Begin

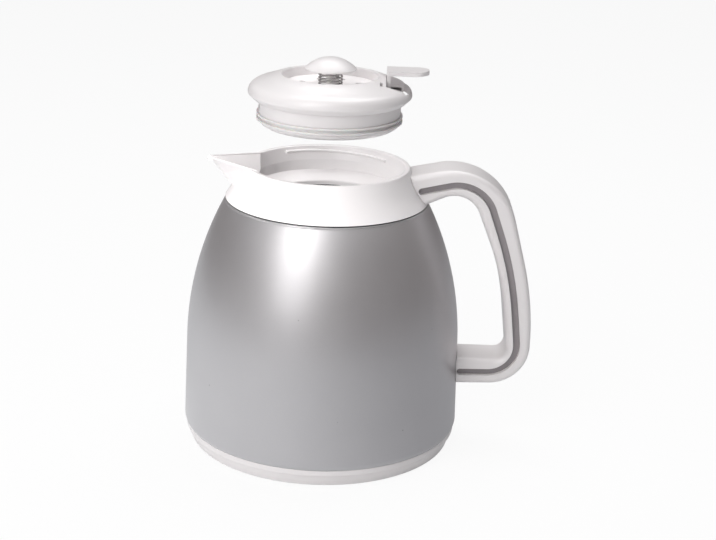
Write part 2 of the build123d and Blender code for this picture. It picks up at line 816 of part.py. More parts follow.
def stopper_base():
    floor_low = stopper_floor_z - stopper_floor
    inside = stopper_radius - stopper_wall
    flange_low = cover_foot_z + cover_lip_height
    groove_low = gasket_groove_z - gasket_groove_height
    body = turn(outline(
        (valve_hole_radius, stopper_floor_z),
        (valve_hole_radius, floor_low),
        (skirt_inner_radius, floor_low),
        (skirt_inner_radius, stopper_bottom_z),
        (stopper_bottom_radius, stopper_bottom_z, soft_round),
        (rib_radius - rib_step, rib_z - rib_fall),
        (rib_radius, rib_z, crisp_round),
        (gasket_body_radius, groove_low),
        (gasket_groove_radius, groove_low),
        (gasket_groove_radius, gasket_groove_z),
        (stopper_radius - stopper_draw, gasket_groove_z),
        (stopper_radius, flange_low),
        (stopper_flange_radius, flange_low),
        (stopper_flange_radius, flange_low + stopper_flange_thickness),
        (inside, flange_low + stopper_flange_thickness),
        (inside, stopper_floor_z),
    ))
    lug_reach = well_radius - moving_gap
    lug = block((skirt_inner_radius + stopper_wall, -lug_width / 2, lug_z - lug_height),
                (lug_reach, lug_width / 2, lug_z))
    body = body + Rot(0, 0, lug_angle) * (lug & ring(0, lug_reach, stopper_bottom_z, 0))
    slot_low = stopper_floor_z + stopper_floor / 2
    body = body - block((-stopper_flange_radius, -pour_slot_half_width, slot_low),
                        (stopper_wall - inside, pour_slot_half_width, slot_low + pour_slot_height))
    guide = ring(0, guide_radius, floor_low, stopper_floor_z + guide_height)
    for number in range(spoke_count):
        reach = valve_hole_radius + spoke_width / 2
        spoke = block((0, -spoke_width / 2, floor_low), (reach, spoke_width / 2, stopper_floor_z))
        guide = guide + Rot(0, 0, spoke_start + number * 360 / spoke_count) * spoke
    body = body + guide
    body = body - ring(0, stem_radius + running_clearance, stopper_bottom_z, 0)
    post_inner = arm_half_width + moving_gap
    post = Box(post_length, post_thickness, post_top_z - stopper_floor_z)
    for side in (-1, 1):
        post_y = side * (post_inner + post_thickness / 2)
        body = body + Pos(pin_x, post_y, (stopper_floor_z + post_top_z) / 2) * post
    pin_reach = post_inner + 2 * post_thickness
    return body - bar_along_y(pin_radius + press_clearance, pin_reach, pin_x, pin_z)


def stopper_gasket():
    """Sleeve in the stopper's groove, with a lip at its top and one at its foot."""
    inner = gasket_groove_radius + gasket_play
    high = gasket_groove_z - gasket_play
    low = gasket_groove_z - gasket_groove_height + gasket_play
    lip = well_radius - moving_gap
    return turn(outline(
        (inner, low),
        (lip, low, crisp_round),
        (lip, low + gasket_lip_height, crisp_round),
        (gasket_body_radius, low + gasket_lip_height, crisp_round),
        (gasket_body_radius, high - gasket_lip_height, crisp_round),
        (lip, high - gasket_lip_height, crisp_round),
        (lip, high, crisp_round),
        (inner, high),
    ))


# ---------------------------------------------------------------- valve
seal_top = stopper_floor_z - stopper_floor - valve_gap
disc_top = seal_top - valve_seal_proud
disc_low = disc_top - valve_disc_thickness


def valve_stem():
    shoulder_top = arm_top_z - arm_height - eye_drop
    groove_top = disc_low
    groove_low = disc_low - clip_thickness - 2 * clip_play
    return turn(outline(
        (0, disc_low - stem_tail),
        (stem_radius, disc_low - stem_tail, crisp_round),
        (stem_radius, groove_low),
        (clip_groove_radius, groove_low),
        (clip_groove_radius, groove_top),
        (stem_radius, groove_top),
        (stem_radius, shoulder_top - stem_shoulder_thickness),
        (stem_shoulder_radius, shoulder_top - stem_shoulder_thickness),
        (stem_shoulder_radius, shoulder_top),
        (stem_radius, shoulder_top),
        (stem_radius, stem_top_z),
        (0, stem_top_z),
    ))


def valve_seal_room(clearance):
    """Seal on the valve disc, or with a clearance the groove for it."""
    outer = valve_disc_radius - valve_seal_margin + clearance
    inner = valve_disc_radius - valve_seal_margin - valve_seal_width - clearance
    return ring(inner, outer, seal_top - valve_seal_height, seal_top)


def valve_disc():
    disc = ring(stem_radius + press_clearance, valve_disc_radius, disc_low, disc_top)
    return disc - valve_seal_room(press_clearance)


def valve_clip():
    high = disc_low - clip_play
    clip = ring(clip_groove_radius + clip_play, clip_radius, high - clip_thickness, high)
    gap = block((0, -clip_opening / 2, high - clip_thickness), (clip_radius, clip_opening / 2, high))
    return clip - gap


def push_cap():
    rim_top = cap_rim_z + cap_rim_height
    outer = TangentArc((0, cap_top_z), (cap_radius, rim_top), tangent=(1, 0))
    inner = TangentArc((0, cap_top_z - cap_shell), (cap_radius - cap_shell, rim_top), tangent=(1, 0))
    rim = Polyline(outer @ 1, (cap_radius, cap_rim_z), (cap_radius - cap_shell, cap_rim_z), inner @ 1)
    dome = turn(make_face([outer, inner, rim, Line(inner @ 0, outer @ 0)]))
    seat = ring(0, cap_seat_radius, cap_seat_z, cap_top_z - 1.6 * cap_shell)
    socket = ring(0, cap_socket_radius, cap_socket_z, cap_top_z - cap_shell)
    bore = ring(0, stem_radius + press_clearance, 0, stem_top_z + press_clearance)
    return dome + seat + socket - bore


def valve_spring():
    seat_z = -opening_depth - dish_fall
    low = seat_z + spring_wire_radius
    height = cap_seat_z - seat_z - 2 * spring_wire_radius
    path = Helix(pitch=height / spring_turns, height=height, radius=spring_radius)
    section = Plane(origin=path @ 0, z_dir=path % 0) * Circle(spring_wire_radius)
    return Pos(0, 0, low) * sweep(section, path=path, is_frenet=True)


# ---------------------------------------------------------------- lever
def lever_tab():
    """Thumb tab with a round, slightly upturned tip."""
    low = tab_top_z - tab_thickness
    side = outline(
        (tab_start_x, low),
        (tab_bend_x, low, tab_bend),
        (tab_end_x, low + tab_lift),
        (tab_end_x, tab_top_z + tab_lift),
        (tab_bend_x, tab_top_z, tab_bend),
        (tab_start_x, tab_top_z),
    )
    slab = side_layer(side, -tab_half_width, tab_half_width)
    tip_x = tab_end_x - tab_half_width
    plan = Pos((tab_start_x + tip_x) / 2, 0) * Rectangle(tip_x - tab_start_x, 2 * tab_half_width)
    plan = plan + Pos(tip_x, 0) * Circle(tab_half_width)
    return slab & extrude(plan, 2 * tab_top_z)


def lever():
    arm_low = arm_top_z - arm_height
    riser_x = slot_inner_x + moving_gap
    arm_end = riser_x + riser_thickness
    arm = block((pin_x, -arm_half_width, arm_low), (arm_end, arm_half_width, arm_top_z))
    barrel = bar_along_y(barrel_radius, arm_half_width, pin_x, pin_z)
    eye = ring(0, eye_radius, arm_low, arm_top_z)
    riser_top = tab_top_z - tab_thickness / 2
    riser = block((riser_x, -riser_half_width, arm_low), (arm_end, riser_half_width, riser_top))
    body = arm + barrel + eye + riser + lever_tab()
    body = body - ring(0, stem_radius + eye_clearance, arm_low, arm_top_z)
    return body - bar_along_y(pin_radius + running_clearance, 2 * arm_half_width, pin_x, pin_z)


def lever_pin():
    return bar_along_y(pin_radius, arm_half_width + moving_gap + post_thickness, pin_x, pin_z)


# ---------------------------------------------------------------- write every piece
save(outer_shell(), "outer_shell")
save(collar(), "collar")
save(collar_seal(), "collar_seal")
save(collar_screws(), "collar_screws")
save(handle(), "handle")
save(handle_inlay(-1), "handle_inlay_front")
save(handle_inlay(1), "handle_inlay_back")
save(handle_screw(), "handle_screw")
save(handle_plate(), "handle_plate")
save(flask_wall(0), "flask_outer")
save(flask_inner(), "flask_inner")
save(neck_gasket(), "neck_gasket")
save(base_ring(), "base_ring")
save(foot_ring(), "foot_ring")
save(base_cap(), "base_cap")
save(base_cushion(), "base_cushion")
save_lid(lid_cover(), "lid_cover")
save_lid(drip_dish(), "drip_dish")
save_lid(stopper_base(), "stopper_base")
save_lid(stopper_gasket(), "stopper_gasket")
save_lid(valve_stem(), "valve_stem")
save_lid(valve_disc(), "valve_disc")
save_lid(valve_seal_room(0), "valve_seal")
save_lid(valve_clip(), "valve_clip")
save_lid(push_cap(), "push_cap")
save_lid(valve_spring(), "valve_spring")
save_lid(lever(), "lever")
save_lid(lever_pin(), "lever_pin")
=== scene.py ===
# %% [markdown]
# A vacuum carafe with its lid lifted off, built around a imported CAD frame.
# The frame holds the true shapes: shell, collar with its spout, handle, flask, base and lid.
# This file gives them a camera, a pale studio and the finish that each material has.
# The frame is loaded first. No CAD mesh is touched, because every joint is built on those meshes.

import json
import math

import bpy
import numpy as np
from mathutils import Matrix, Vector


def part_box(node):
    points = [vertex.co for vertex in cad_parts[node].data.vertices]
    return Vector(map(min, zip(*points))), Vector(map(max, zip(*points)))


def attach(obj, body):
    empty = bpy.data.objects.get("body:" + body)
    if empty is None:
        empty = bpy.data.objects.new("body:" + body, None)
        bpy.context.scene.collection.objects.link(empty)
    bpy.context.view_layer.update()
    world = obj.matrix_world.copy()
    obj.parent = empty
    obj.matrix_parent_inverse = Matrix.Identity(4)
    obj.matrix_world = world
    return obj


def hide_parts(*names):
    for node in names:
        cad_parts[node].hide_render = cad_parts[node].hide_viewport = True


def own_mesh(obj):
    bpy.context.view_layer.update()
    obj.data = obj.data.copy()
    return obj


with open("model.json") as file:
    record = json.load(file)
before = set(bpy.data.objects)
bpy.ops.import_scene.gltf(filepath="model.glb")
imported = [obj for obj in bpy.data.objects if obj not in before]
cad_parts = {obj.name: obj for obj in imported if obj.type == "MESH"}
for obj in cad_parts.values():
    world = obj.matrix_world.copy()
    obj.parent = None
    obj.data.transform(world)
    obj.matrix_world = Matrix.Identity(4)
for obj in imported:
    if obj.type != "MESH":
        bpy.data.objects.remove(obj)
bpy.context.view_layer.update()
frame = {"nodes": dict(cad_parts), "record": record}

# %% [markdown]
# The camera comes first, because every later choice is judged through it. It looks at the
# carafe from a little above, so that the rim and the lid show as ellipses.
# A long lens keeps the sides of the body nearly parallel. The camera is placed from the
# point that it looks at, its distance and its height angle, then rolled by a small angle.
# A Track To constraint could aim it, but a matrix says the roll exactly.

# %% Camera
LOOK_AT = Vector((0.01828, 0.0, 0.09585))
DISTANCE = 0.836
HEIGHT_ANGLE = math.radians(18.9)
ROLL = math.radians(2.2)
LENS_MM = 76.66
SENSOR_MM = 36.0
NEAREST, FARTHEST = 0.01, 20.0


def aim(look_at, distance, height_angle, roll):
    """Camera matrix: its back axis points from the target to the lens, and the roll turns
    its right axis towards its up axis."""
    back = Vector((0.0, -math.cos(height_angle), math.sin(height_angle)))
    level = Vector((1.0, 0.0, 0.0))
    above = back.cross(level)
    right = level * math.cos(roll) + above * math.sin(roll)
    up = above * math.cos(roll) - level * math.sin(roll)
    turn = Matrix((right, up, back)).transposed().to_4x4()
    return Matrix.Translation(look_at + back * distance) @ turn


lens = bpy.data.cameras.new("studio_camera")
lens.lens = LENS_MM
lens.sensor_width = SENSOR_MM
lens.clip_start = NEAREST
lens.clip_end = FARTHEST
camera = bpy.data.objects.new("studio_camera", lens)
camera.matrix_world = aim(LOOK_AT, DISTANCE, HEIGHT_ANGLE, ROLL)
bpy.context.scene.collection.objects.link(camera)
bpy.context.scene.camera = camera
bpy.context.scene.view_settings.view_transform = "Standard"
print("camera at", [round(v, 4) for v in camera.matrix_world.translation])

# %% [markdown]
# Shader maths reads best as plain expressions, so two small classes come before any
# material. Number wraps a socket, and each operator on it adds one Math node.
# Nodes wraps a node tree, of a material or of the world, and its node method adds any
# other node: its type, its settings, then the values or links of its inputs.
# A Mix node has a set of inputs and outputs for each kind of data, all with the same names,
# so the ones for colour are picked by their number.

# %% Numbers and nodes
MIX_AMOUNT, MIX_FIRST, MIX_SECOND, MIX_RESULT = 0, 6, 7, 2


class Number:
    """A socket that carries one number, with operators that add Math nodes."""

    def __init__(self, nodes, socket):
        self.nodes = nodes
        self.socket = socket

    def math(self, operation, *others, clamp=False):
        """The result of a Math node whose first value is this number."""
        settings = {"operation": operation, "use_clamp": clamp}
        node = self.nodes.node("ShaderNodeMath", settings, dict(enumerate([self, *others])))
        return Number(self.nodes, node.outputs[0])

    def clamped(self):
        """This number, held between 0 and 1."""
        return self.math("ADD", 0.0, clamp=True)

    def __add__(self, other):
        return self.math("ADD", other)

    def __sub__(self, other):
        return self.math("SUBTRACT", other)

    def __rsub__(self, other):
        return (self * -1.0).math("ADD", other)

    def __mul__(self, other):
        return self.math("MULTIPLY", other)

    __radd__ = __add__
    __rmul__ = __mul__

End

**Problem**
Copy exactly the lines from the line with "obj.parent = empty" up to and including the line with "imported = [obj", and no other lines.

**Solution to this problem**
    obj.parent = empty
    obj.matrix_parent_inverse = Matrix.Identity(4)
    obj.matrix_world = world
    return obj


def hide_parts(*names):
    for node in names:
        cad_parts[node].hide_render = cad_parts[node].hide_viewport = True


def own_mesh(obj):
    bpy.context.view_layer.update()
    obj.data = obj.data.copy()
    return obj


with open("model.json") as file:
    record = json.load(file)
before = set(bpy.data.objects)
bpy.ops.import_scene.gltf(filepath="model.glb")
imported = [obj for obj in bpy.data.objects if obj not in before]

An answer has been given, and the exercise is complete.